# Exercise requirements:
Collect all lines below with the string "More".

# Records for processing:
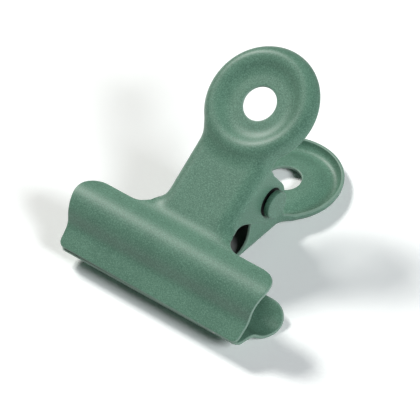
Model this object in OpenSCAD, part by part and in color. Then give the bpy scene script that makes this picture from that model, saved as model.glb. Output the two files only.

==

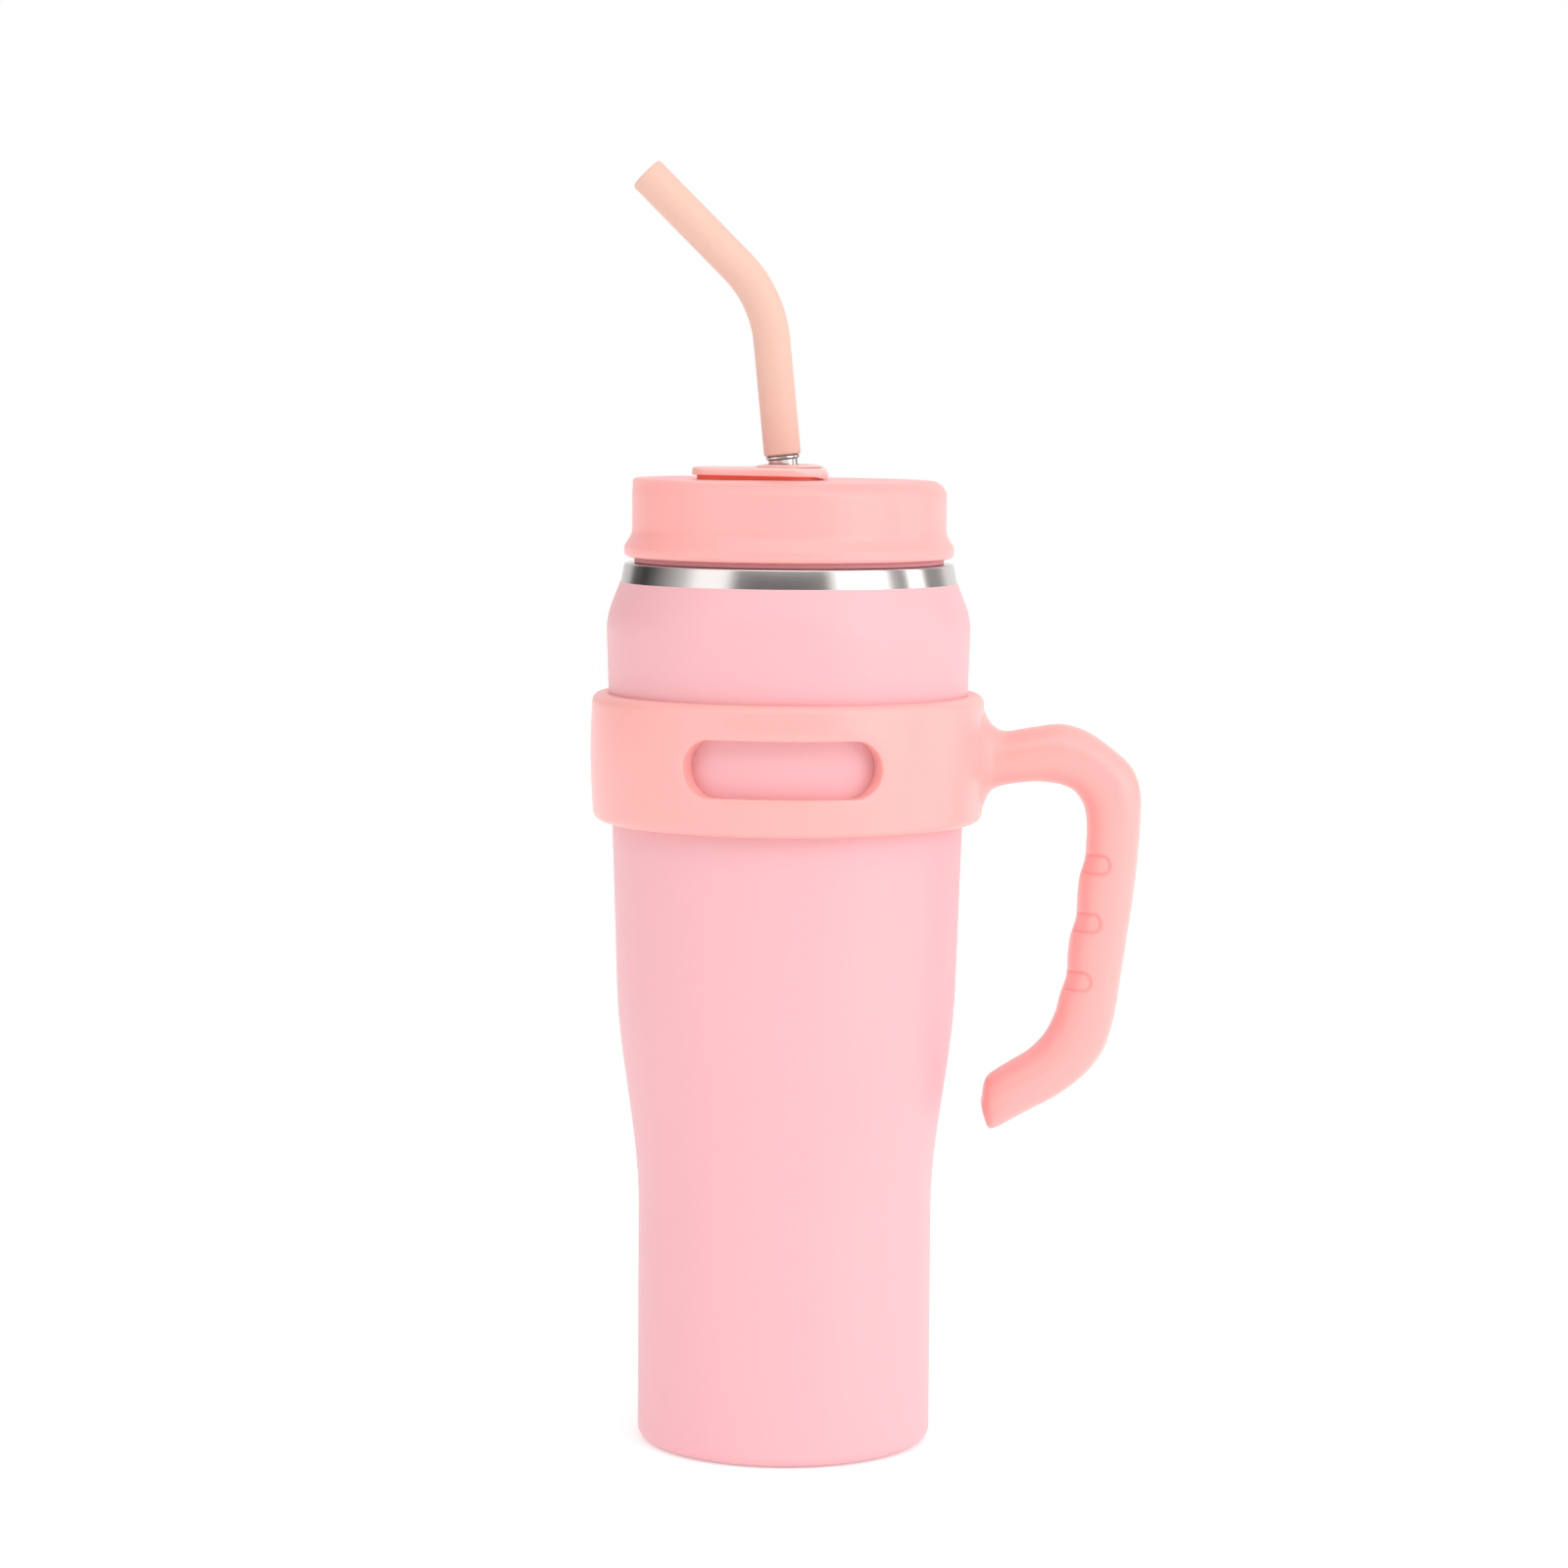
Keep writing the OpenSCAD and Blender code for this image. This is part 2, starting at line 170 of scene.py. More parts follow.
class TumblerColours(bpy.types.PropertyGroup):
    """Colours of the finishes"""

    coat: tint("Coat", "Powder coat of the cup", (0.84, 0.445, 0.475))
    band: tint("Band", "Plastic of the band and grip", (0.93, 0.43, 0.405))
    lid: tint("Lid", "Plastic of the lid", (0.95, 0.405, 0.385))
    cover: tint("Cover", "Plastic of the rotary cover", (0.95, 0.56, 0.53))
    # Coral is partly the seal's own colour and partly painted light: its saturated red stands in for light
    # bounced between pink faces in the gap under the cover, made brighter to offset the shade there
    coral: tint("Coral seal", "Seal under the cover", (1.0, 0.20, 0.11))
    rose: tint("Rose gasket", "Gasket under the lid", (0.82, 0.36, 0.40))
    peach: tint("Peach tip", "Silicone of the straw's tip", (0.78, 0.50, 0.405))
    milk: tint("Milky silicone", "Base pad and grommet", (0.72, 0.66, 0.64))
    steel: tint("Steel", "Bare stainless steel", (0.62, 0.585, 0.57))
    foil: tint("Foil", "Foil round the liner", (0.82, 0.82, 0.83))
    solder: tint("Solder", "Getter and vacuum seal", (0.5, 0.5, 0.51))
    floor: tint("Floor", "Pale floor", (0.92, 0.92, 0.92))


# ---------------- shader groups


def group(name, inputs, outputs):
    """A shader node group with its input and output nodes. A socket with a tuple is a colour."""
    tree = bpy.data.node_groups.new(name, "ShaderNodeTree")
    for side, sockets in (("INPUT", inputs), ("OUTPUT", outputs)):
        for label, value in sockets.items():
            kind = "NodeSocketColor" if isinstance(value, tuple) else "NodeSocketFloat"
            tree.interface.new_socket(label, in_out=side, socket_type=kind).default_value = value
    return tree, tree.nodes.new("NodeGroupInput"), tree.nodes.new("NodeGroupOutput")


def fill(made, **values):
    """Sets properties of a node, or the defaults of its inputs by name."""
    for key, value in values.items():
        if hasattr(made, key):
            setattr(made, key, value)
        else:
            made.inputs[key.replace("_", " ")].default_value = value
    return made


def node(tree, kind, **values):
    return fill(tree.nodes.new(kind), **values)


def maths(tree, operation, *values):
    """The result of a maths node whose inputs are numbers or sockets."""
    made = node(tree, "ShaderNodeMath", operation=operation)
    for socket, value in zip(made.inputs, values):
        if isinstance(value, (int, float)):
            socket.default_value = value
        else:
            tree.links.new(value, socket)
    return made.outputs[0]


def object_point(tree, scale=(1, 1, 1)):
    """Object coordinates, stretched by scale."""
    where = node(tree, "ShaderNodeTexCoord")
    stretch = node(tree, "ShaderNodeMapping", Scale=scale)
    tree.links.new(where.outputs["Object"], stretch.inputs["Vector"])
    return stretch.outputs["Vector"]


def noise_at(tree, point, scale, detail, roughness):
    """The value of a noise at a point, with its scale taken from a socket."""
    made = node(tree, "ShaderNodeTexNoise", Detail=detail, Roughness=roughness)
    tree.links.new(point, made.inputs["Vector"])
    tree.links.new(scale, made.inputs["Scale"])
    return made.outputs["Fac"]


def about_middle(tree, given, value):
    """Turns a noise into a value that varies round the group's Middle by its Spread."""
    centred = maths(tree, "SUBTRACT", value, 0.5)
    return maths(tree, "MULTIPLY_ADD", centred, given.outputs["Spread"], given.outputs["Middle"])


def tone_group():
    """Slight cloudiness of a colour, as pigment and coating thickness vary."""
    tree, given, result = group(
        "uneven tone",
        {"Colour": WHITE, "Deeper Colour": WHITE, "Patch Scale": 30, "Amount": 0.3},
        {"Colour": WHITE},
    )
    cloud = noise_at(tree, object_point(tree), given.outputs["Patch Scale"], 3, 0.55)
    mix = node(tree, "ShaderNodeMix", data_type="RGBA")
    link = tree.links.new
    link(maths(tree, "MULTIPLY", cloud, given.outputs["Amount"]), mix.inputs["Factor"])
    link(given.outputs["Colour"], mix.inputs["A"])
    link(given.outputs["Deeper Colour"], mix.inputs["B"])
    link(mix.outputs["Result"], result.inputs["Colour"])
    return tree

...

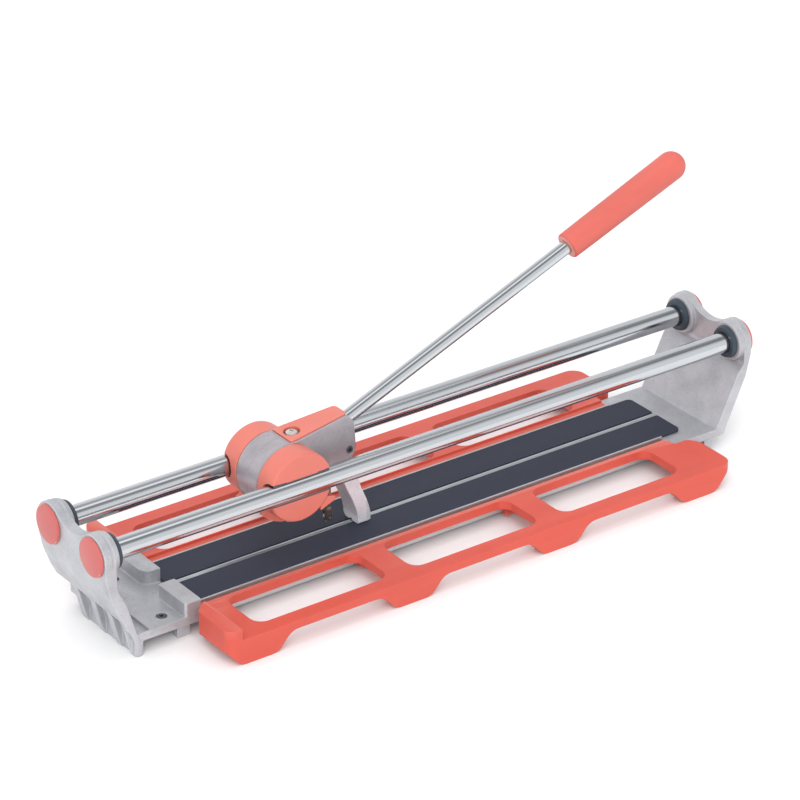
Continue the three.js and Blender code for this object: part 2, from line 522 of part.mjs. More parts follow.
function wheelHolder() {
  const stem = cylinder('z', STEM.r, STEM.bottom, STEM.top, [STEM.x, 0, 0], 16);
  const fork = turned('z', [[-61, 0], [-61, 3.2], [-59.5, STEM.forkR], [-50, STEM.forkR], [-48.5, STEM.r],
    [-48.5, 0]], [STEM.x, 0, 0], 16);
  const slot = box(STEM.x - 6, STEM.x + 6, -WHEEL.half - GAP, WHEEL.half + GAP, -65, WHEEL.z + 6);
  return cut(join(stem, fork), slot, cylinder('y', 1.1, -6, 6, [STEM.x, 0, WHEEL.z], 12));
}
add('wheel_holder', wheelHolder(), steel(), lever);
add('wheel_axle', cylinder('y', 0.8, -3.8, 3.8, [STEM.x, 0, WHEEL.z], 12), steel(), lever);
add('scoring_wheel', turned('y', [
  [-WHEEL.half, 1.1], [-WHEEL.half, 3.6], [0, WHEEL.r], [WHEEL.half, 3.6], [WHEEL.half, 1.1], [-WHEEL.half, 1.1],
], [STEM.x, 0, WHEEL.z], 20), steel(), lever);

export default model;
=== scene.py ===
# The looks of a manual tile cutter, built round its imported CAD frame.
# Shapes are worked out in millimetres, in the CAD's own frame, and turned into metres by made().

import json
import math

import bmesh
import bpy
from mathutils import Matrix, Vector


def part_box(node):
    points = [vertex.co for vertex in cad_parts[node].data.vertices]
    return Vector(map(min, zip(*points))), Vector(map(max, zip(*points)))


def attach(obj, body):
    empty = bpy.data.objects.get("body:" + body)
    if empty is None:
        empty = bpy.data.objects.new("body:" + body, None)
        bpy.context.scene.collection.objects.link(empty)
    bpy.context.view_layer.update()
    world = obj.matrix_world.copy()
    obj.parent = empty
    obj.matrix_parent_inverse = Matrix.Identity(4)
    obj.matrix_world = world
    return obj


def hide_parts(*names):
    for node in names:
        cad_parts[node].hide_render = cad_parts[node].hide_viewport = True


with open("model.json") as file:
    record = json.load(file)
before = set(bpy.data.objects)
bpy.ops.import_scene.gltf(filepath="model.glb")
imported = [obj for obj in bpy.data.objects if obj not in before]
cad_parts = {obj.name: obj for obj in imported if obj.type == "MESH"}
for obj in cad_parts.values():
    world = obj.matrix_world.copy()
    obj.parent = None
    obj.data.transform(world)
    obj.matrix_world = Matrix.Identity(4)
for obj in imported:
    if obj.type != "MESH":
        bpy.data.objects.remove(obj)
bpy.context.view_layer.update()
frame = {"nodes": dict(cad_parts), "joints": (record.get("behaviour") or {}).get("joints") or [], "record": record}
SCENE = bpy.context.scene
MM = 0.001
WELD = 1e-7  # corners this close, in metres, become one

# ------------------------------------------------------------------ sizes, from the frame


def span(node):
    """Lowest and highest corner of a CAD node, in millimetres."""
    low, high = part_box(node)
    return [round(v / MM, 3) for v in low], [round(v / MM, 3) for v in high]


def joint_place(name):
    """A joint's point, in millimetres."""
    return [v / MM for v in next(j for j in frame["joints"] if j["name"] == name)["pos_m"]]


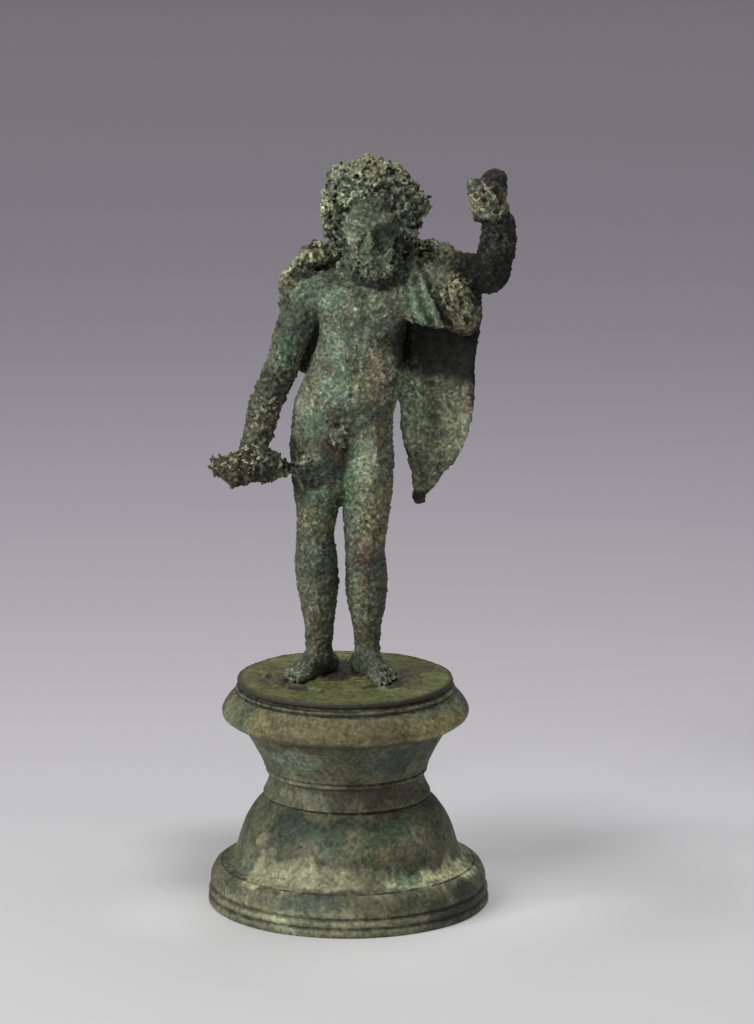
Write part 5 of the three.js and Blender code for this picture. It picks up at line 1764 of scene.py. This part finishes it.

# Output of the exercise:
Keep writing the OpenSCAD and Blender code for this image. This is part 2, starting at line 170 of scene.py. More parts follow.
Continue the three.js and Blender code for this object: part 2, from line 522 of part.mjs. More parts follow.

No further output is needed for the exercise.